A statement from the office of state Attorney General William Tong said he reached out to ICE Thursday afternoon “to express his concern for public safety and to ask ICE to avoid escalating this situation.”

ULA Director John Lugo questioned whether the agents’ presence violated the recently passed Trust Act, which limits local and state law enforcement’s cooperation with federal immigration officials.

“These people shouldn’t even be here,” Lugo said. “We believe that court marshals and state police are violating the state law, the Connecticut Trust Act.

“We have asked the Connecticut Judicial Branch to keep ICE out of our courthouses,” Lugo said, but instead they are collaborating with ICE to interrupt the administration of justice in our state.”

David McGuire, executive director of the American Civil Liberties Union of Connecticut, also said the ICE agents never should have been there.

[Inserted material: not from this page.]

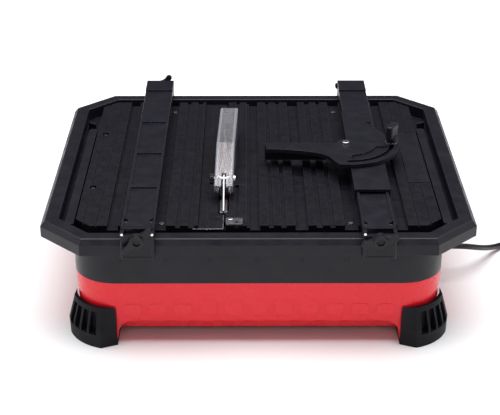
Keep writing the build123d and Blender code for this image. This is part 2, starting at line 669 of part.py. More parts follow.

“ICE should not be in Connecticut’s courthouse, and it should not have been in the Derby courthouse today,” McGuire said in astatement. “When ICE uses courthouses as hunting grounds for deportation, they are undermining public safety and justice, and they are hurting our communities.”

McGuire also called on the “Connecticut Judicial Branch, including judicial marshals, to start standing up for safety and justice by adopting the policies, procedures, and rules necessary to keep ICE out of Connecticut courthouses, and the legislature must do its part to ensure the same.”

Revision to the 2013 Connecticut Trust Act was signed off on by Gov. Ned Lamont in June. The changes took effect Oct. 1. The legislation sets conditions for state and local law enforcement authorities for voluntary cooperation with ICE officials seeking to detain and deport undocumented immigrants.

The modifications included prohibiting law enforcement from detaining someone solely on the basis of a civil immigration detainer unless the person is guilty of the most serious felonies, is on the terrorist watch list or a judicial warrant has been issued.

The changes also included limitation of law enforcement sharing information with ICE. It also requires law enforcement to tell an individual when ICE has requested their detention.